Though the Supreme Court and, this year, the New York appellate court tightened the loophole, it was still wide enough for Lee to slip through because there was no proof that he had any idea whether the original leaker in his case was paid. The new act, if passed, would do away with the requirement to prove there was a quid pro quo for a leak, simply making it illegal for traders to cash in on important corporate secrets they knew – or should have known – were “obtained wrongfully.”

The act would define that phrase broadly enough to snare other types of miscreants as well. Hackers, for example, have in recent years stolen confidential information and either sold it to traders or traded on it themselves. Earlier this year, the Securities and Exchange Commission accused nine people of breaking into its database and using corporate secrets to make at least $4.1 million on trades. That sort of behavior may violate laws against theft and computer or data privacy but, for technical reasons, it doesn’t breach prohibitions against insider trading. The new legislation would cover hackers and anyone else who “misappropriated” secrets, subjecting them to the often harsher penalties of insider trading law.

The breadth of the Insider Trading Prohibition Act would seem to give law-enforcement officials plenty of leeway to crack down on dodgy transactions, but there’s a catch. Faced with the confusing state of current law, prosecutors are already finding questionable ways to skirt it. Increasingly popular is a provision of the 2002 Sarbanes-Oxley Act. Unlike current insider-trading law, it allows people who trade on corporate secrets to be convicted without proof of a quid pro quo or even a duty to keep the information confidential. Essentially all the government needs to show is an intent to trade on non-public information involving a security.

That approach carries serious risks. It could, for example, mean prison time for someone who accidentally comes across confidential information about a company and then trades on it – without owing the company or anyone else a duty to abstain. That might in theory help level the playing field in the securities markets, but it would also discourage the ferreting out of valuable, and heretofore legal, information about a listed company.

The proposed law would protect against that risk by, among other things, requiring that information be “obtained wrongfully.” Yet nothing in the proposal stops watchdogs from continuing to use, say, the Sarbanes-Oxley provision. That’s a flaw lawmakers should consider fixing by making the new act exclusive for at least criminal prosecutions of insider trading.

The act still has a ways to go before becoming law. It won approval from the U.S. House of Representatives’ Financial Services Committee in May, drawing support from Republicans and Democrats alike – no small feat in a highly partisan Congress. The full House is expected to take it up in the fall.

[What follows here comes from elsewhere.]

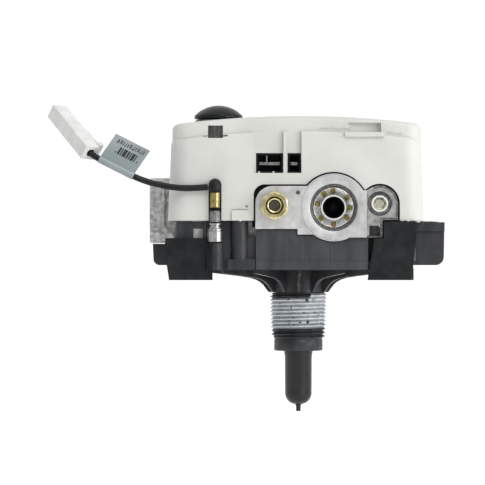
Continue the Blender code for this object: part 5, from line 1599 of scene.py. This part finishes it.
for kind, (low, high) in WINDOWS.items():
    left, right = low + 0.3, high - 0.3
    header = block((left, -42.8, WINDOW_LOW + 0.3), (right, -34, 59.7))
    join(header, block((left, BAND_FRONT + 0.5, WINDOW_LOW + 0.3), (right, -42, WINDOW_HIGH - 0.3)))
    cut(header, block((left + 0.7, -60, WINDOW_LOW + 1.0), (right - 0.7, -37, WINDOW_HIGH - 1.0)))
    soften(header, 0.15, 2, 40)
    dress(header, f"header_{kind}", BLACK_RUBBER_AND_SHADE, "valve", "base_plastic", f"harness_header_{kind}")
    pins = []
    for i in range(PIN_COUNT[kind]):
        x = left + 0.7 + (right - left - 1.4) * (i + 0.5) / PIN_COUNT[kind]
        pin = block((x - 0.35, -43.2, 54.15), (x + 0.35, -36.9, 54.85))
        pins.append(soften(pin, 0.15, 2))
    strip = soften(block((left + 0.9, -38.2, 53.6), (right - 0.9, -36.9, 55.4)), 0.3, 2)
    if kind == "wide":
        pins.append(soften(block((-15.8, -39.6, 55.1), (-15.1, -37.4, 58.3)), 0.1, 2))
    dress(gather(strip, *pins), f"header_pins_{kind}", ZINC, "valve", "steel")
print(sum(PIN_COUNT.values()), "pins in the headers")

# %% [markdown]
# ## Pieces that keep their solids
#
# The screws and the pieces inside need no finer shape. Each keeps its solid and only gets its finish.


# %% Finishes for the solids that stay
def numbered(name, count):
    return [f"{name}_{i}" for i in range(1, count + 1)]


KEPT = {
    ZINC: [
        "push_spindle", "spindle_spring", "main_valve_disc", "main_valve_spring", "regulator_spring",
        "servo_yoke", "servo_core", "servo_core_spring", "safety_magnet", "safety_valve",
        "safety_valve_spring", "capacitor", "temperature_sensor", *numbered("cover_screw", 4),
        *numbered("bonnet_screw", 4), *numbered("base_screw", 2)],
    ROUGH_CAST: ["bonnet"],
    BLACK_RUBBER_AND_SHADE: ["spindle_seal", "diaphragm"],
    LEAD_JACKET: ["sensor_leads"],
    BASE_BLACK: ["potentiometer_body", "regulator_cap", "microcontroller"],
    NYLON: ["potentiometer_rotor"],
    BRASS: ["regulator_adjuster", "inlet_strainer"],
    COPPER: ["servo_winding"],
    BOARD_MASK: ["circuit_board"],
    LENS_GREEN: ["status_led", "status_lens"],
}
for material, names in KEPT.items():
    for name in names:
        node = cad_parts[name]
        for index in range(len(node.material_slots)):
            node.material_slots[index].material = material
print(sum(len(names) for names in KEPT.values()), "solids finished")

# %% [markdown]
# ## Floor
#
# The valve hangs in the air above a plain pale floor, as it would on a stand that is out of sight. The
# floor is low enough for its shadow to stay out of view, and wide enough to meet the backdrop.

# %% Floor
FLOOR_RADIUS, FLOOR_Z = 9.0, -0.28  # m

floor_mesh = bmesh.new()
bmesh.ops.create_circle(floor_mesh, cap_ends=True, segments=96, radius=FLOOR_RADIUS)
bmesh.ops.translate(floor_mesh, vec=(0, 0, FLOOR_Z), verts=floor_mesh.verts)
floor = new_object("studio_floor", floor_mesh)
FLOOR_WHITE = finish("floor_white", [grey(0.97)], 0.9)
floor.data.materials.append(FLOOR_WHITE)
print("floor", FLOOR_Z, "m below the middle")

Like a lot of legislation, of course, the bill may still face lobbyist-inspired loopholes and other potential obstacles, as well as requiring Senate approval and President Donald Trump’s signature. Yet no insider-trading measure has made it even this far in a long time, and the arguments in favor are bipartisan and compelling. It is, in short, a deal too good to pass up.


- On Aug. 27, a federal judge in New York set a date for the trial of a former hedge-fund manager on charges of insider trading. U.S. District Judge Paul Gardephe ordered the trial of former SAC Capital Advisors trader Richard Lee to begin on Dec. 9, more than six years after Lee pleaded guilty to insider trading. The judge allowed Lee to withdraw the guilty plea on June 21, saying recent changes in how judges interpret current law meant that there were not enough facts to support it.

- On May 9, the Financial Services Committee of the U.S. House of Representatives passed by voice vote the bipartisan Insider Trading Prohibition Act, which would define illegal insider trading. The bill awaits a vote by the full House.